I would really be interested how he would formulate a definition of the term "Art" that includes movies but excludes games.
“It appeared that there had even been demonstrations to thank Big Brother for raising the chocolate ration to twenty grams a week. And only yesterday, he reflected, it had been announced that the ration was to be reduced to twenty grams a week. Was it possible that they could swallow that, after only twenty-four hours? Yes, they swallowed it.”
- George Orwell, ‘1984’
| d21lewis said: Ebert is in really bad shape. He can't even eat solid food. I suspect he won't be around much longer. I used to love the reviews that he made on "At the Movies with Siskel & Ebert". Out of respect for the guy, I say we let him have this one. |
We could do that. I'm not really a fan of his film reviews, but what he's gone through is the stuff of nightmares. Merely looking at him makes me cry.
Or we could explore the origins of his video game hatred:
LOL PWNED VIDEO GAMES ARE ART CONFIRMED
| Khuutra said: One hting in particular I do take issue with is Ebert's assertion that games do not have their masterpieces comparable to the greater works of literature or cinema. That simply isn't true. Look at Super Mario Bros. Well, I also take issue with his definition of "art" and his assertion that art is based on taste (which is something he puts forth in the comments), as the two ideas don't mesh well and I don't agree with either anyway. But yes, he's right when you allow him to set down the rules and definitions of his own discourse. |
I sadly think most gamers don't see Super Mario Bros as art.
Which in of itself is an issue. Of the groups claiming videogames are art... they have varying defintions. For some it would be the flawless level design of a game like Super Mario Brothers.
For others it is the atomosphere of L4D and how it perfectly puts you in what it would feel like to be in a Zombie Apocolypse.
Others would compare it to something like Animal Crossing, where there is no real goal, and you are just given a big world in which to make your own stories.
Others yet still, would say it was like Metal Gear Solid and it's use of cutscenes to be like a movie.
Others see the opposite as true, that it's telling the story without having to rely on cutscenes, cutscenes being a sign that you can't tell a story properly in a game setting.
While in art there are often many different movements... in general all except the newest kinds are seen as art by the experts.
Modern art experts will still tell you DaVinchi's work is art.... etc. Among the experts who "decide" art, there is largely a consesus.
Additionally, there really aren't even any "experts" yet who could fully identify which of these claims if any are valid.

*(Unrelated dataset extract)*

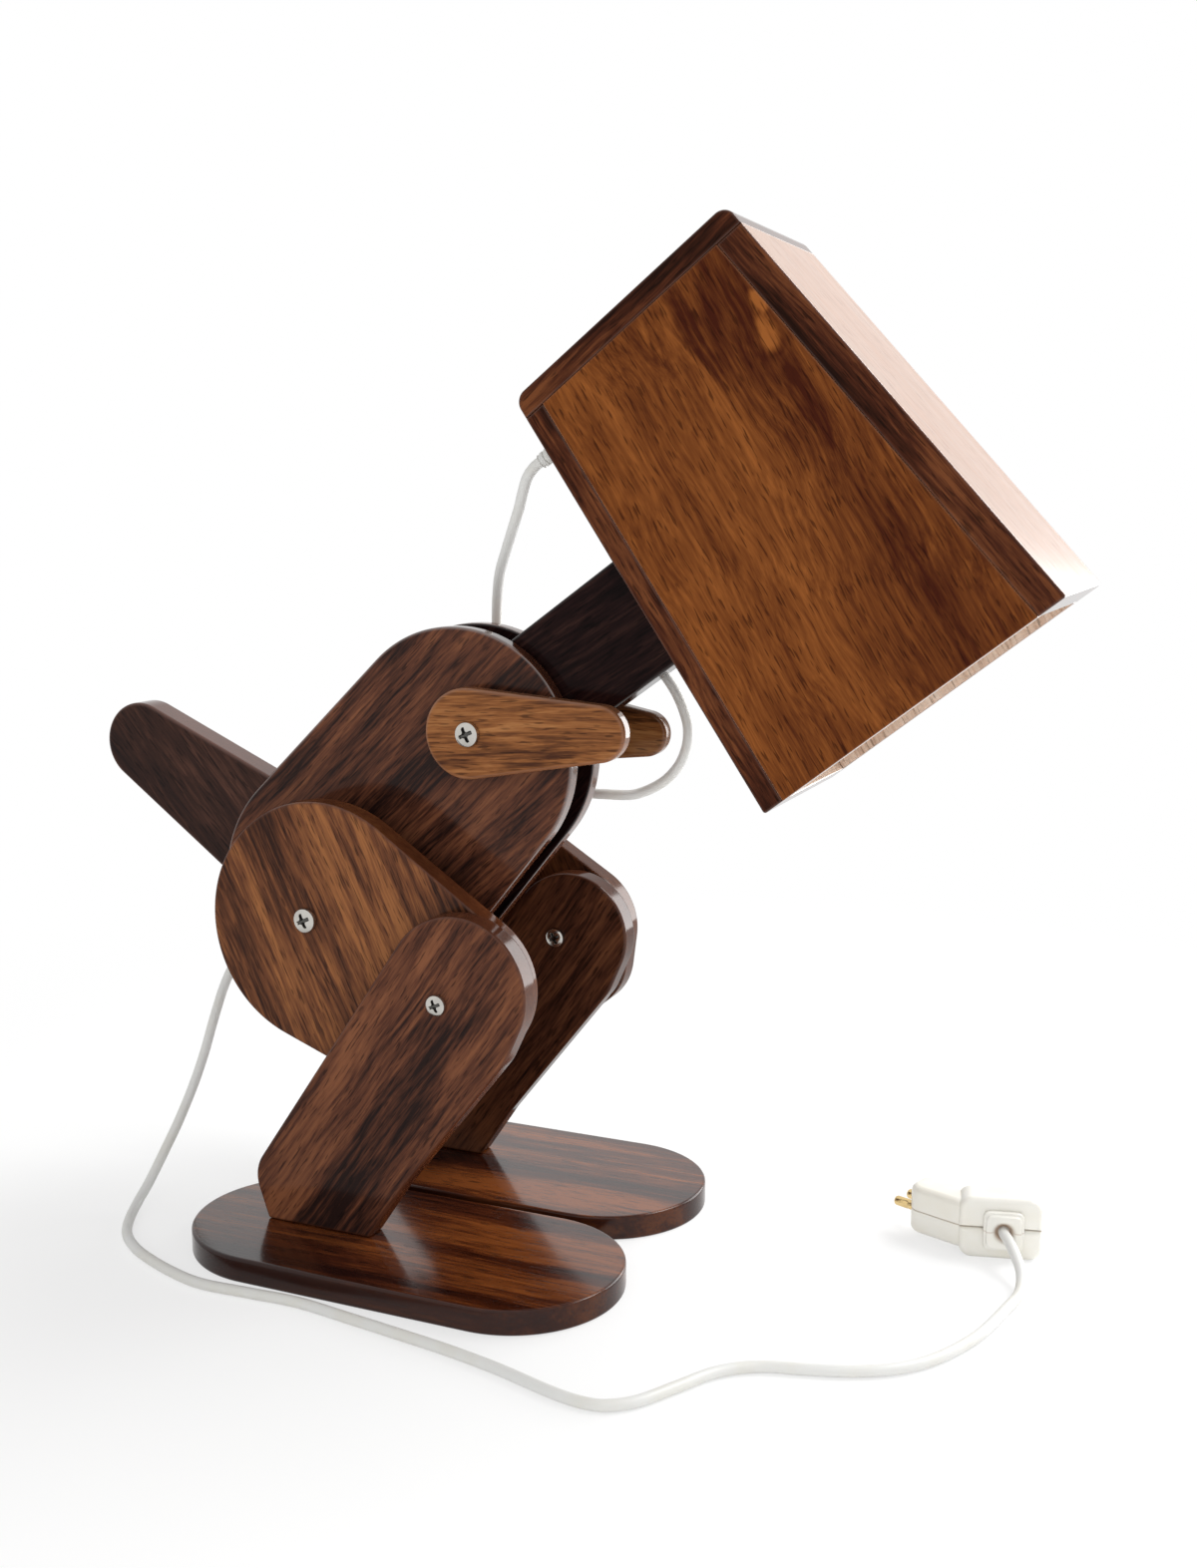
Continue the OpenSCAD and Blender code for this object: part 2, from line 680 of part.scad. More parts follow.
// The foot's screws go up from the sole into the shin
module foot_screw_places(y)
    for (x = foot_screw_x)
        translate([knee[0] + x, y, 0]) mirror([0, 0, 1]) translate([0, 0, -0.4]) children();

module foot(y, shin_y)
    color("#5a3222") difference() {
        translate([foot_c[0], y, foot_t / 2])
            link_board([(foot_w - foot_l) / 2, 0], foot_w / 2, [(foot_l - foot_w) / 2, 0],
                foot_w / 2, foot_t);
        foot_screw_places(shin_y) wood_screw_hole(foot_screw_depth);
    }

module foot_right() foot(-(foot_w + feet_gap) / 2, shin_right_y);
module foot_left() foot((foot_w + feet_gap) / 2, shin_left_y);
module foot_screws_right()
    color("silver") foot_screw_places(shin_right_y) wood_screw(foot_screw_depth);
module foot_screws_left()
    color("silver") foot_screw_places(shin_left_y) wood_screw(foot_screw_depth);

right_knee_nut_y = -right_thigh_in + run_gap;
left_knee_nut_y = left_thigh_out + run_gap;

module knee_bolt_right()
    color("silver") cross_bolt(knee, knee_bolt_r, knee_head_r,
        shin_right_y - shin_t / 2 - run_gap,
        right_knee_nut_y + nut_h_ratio * knee_bolt_r + thread_end);
module knee_bolt_left()
    color("silver") cross_bolt(left_knee, knee_bolt_r, knee_head_r,
        shin_left_y - shin_t / 2 - run_gap,
        left_knee_nut_y + nut_h_ratio * knee_bolt_r + thread_end);
module knee_nut_right() color("silver") lock_nut(knee, knee_bolt_r, right_knee_nut_y);
module knee_nut_left() color("silver") lock_nut(left_knee, knee_bolt_r, left_knee_nut_y);
module knee_washer_right()
    color("silver") ring(knee, knee_bolt_r, washer_r_ratio * knee_bolt_r,
        run_gap - right_shin_in, washer_t);
module knee_washer_left()
    color("silver") ring(left_knee, knee_bolt_r, washer_r_ratio * knee_bolt_r,
        left_shin_out + run_gap, washer_t);

// ---------------------------------------------------------------- lead and plug

// The strain relief plugs the hole in the jaw board and tapers to the lead outside
module cord_relief()
    color("white") at_jaw(lead_station) translate([0, lead_y, 0]) difference() {
        rotate_extrude($fn = 48)
            polygon([[0, jaw_t + relief_flange_t], [relief_flange_r, jaw_t + relief_flange_t],
                [relief_flange_r, jaw_t], [relief_base_r, jaw_t], [relief_base_r, -1],
                [lead_d / 2 + 0.9, -relief_l], [0, -relief_l]]);
        translate([0, 0, -relief_l - 1])
            cylinder(r = lead_d / 2 + bore_gap, h = relief_l + jaw_t + relief_flange_t + 2,
                $fn = 48);
    }

// Smooth curve through four points, at t from 0 to 1 between the middle two
function spline(a, b, c, d, t) = 0.5 * (2 * b + (c - a) * t
    + (2 * a - 5 * b + 4 * c - d) * t * t + (3 * b - a - 3 * c + d) * t * t * t);

// Middle line of a tube: its own points, and one more between each two of them
function densify(p) = let (n = len(p)) [for (i = [0:n - 2], t = [0, 0.5])
    spline(p[max(i - 1, 0)], p[i], p[i + 1], p[min(i + 2, n - 1)], t), p[n - 1]];

function unit(v) = v / norm(v);
function drop_part(v, n) = unit(v - (v * n) * n);

// Direction of a path at each of its points
function headings(p) = let (n = len(p))
    [for (i = [0:n - 1]) unit(p[min(i + 1, n - 1)] - p[max(i - 1, 0)])];

// Side directions that don't twist along the path
function sides(h, i, s, out) = i == len(h) ? out
    : let (v = drop_part(s, h[i])) sides(h, i + 1, v, concat(out, [v]));

// A round tube along the points from to last of a path, as one closed solid
module tube(p, from, last, r, n = 8) {
    h = headings(p);
    s = sides(h, 0, drop_part([0, 0.3, 1], h[0]), []);
    rings = [for (i = [from:last], k = [0:n - 1])
        let (a = 360 * k / n) p[i] + r * (cos(a) * s[i] + sin(a) * cross(h[i], s[i]))];
    m = last - from;
    faces = concat([[for (k = [0:n - 1]) k]], [[for (k = [0:n - 1]) m * n + n - 1 - k]],
        [for (i = [0:m - 1], k = [0:n - 1])
            let (j = (k + 1) % n) [(i + 1) * n + k, (i + 1) * n + j, i * n + j, i * n + k]]);
    polyhedron(points = rings, faces = faces);
}

module holder_lead() {
    p = densify(holder_route);
    color("white") in_head() tube(p, 0, len(p) - 1, lead_d / 2);
}

// The supply lead is one path, cut where it rests on the lamp and on the table
lead_path = densify(concat(head_route, loop_route, drop_route, floor_route));
head_last = 2 * len(head_route);
loop_last = head_last + 2 * len(loop_route);
drop_last = loop_last + 2 * len(drop_route);

module lead(from, last) color("white") tube(lead_path, from, last, lead_d / 2);
module cord_head() lead(0, head_last);
module cord_loop() lead(head_last, loop_last);
module cord_drop() lead(loop_last, drop_last);
module cord_floor() lead(drop_last, len(lead_path) - 1);

// The plug's own frame: X along its rear block's face, Y into the plug
module in_plug()
    translate([plug_at[0], plug_at[1], 0]) rotate([0, 0, plug_yaw]) children();
module in_plug_body()
    in_plug() translate([-plug_w / 2 - plug_left_by, 2, 0]) rotate([0, 0, plug_body_bend])
        children();

module rounded_square(w, h, r) {
    square([w - 2 * r, h], center = true);
    square([w, h - 2 * r], center = true);
    for (x = [-1, 1], y = [-1, 1])
        translate([x * (w / 2 - r), y * (h / 2 - r)]) circle(r = r, $fn = 32);
}

module plug_solid() {
    in_plug() translate([-plug_left_by, plug_d, plug_h / 2]) rotate([90, 0, 0])
        linear_extrude(plug_d) rounded_square(plug_w, plug_h, plug_corner);
    in_plug_body() translate([(plug_body_in - plug_body_l) / 2, plug_body_d / 2,
            plug_body_rise])
        linear_extrude(plug_h - 2 * plug_body_rise)
            rounded_square(plug_body_l + plug_body_in, plug_body_d, plug_body_corner);
}

module pin_places()
    for (s = [-1, 1])
        in_plug_body() translate([-plug_body_l, plug_body_d / 2 + s * pin_apart / 2,
                plug_h / 2])
            rotate([0, -90, 0]) children();

module plug_half(z, h)
    color("white") difference() {
        intersection() {
            plug_solid();
            translate([plug_at[0] - 100, plug_at[1] - 100, z]) cube([200, 200, h]);
        }
        pin_places() translate([0, 0, -pin_seat])
            cylinder(r = pin_r + bore_gap, h = pin_seat + 1, $fn = 32);
    }

module plug_lower_half() plug_half(0, plug_h / 2);
module plug_upper_half() plug_half(plug_h / 2, plug_h / 2);

// The collar on the rear block's face, with the hole that the lead goes into
module plug_collar()
    color("white") in_plug() translate([0, 0, plug_h / 2]) rotate([90, 0, 0])
        difference() {
            linear_extrude(collar_t) rounded_square(collar_w, collar_w, collar_corner);
            translate([0, 0, collar_seat])
                cylinder(r = collar_hole_r, h = collar_t, $fn = 48);
        }

module plug_pins()
    color("#c9a24a") pin_places() translate([0, 0, -pin_seat]) rotate_extrude($fn = 32)
        polygon([[0, 0], [pin_r, 0], [pin_r, pin_seat + pin_l - 1.5],
            [pin_r - 0.5, pin_seat + pin_l - 0.5], [pin_r - 1.2, pin_seat + pin_l],
            [0, pin_seat + pin_l]]);

torso_plate_right();
torso_plate_left();
shoulder_bolt();
shoulder_nut();
shoulder_washers();
arm_bush_right();
arm_bush_left();
hip_bolt();
hip_nut();
hip_washers();
hip_spacer_right();
hip_spacer_left();
neck();
neck_screws();
shade_top();
shade_back();
shade_jaw();
shade_side_right();
shade_side_left();
lamp_holder_foot();
lamp_holder_skirt();
lamp_holder_contact();
holder_screws();
bulb_globe();
bulb_cap();
cord_relief();
holder_lead();
tail();
arm_right();
arm_left();
thigh_right();
thigh_left();
knee_bolt_right();
knee_bolt_left();
knee_nut_right();
knee_nut_left();
knee_washer_right();
knee_washer_left();
shin_right();
shin_left();
foot_right();
foot_left();
foot_screws_right();
foot_screws_left();
cord_head();
cord_loop();
cord_drop();
cord_floor();
plug_lower_half();
plug_upper_half();
plug_collar();
plug_pins();
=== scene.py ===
"""Looks of the dinosaur shaped wooden desk lamp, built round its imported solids.

Every length in the dataclasses is in millimetres and becomes metres in the mesh. +X points
to the mouth of the head, +Y to the lamp's own left and +Z up, with the table at z = 0.
"""

from __future__ import annotations

import logging
import math
from dataclasses import dataclass, field
from enum import Enum
from typing import Sequence

import bpy
import numpy as np
from mathutils import Matrix

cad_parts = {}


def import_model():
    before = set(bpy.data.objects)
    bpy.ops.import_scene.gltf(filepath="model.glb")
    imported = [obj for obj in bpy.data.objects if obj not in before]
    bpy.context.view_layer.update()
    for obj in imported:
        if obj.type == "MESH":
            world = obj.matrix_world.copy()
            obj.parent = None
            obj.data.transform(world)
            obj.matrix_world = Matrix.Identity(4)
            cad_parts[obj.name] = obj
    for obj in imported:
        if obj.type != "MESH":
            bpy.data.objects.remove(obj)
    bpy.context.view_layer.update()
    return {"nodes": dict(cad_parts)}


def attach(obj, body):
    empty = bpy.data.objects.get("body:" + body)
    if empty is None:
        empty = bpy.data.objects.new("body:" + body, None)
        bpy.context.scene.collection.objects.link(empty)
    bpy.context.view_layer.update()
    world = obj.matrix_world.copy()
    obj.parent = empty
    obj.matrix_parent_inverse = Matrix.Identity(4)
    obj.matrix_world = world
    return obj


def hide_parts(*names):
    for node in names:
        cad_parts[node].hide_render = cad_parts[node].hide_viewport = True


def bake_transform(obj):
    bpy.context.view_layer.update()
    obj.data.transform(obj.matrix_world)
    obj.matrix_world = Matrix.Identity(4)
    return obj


LOG = logging.getLogger("dinosaur_lamp")
MM = 0.001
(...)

| Kasz216 said: I sadly think most gamers don't see Super Mario Bros as art.
Which in of itself is an issue. Of the groups claiming videogames are art... they have varying defintions. For some it would be the flawless level design of a game like Super Mario Brothers. For others it is the atomosphere of L4D and how it perfectly puts you in what it would feel like to be in a Zombie Apocolypse. Others would compare it to something like Animal Crossing, where there is no real goal, and you are just given a big world in which to make your own stories. Others yet still, would say it was like Metal Gear Solid and it's use of cutscenes to be like a movie. Others see the opposite as true, that it's telling the story without having to rely on cutscenes, cutscenes being a sign that you can't tell a story properly in a game setting. While in art there are often many different movements... in general all except the newest kinds are seen as art by the experts. Modern art experts will still tell you DaVinchi's work is art.... etc. Among the experts who "decide" art, there is largely a consesus.
Additionally, there really aren't even any "experts" yet who could fully identify which of these claims if any are valid. |
I alluded to that last point earlier in the topic: the ugly truth about the academic state of art is that it's not something that's inherent to a work, it's based solely around the critical discourse that surrounds a work or a medium. Critics, not artists, decide what is art, though the sheer fact of talking about something as if it were art.
If there were popular research papers dedicated to, say, the agency of the player outside of his avatar in EarthBound, or the subversion of goal-based narrative in Shadow of the Colossus, these games would be art in academic circles by sheer virtue of being taken that seriously on a wide scale.
That's what disappoints me so much about gaming criticism as it is now: they seem very much concerned that games should be perceived as art (which is not an altogether coheren or even meaningful concern) but then they keep the critical discourse on a decidedly lower, less critical level. I don't mean to take away from people who talk about how fun games are, either - fun is an immense part of what defines games as an art form - just that people who want video games to be take seriously should do their best to take their own contributions to the discourse seriously.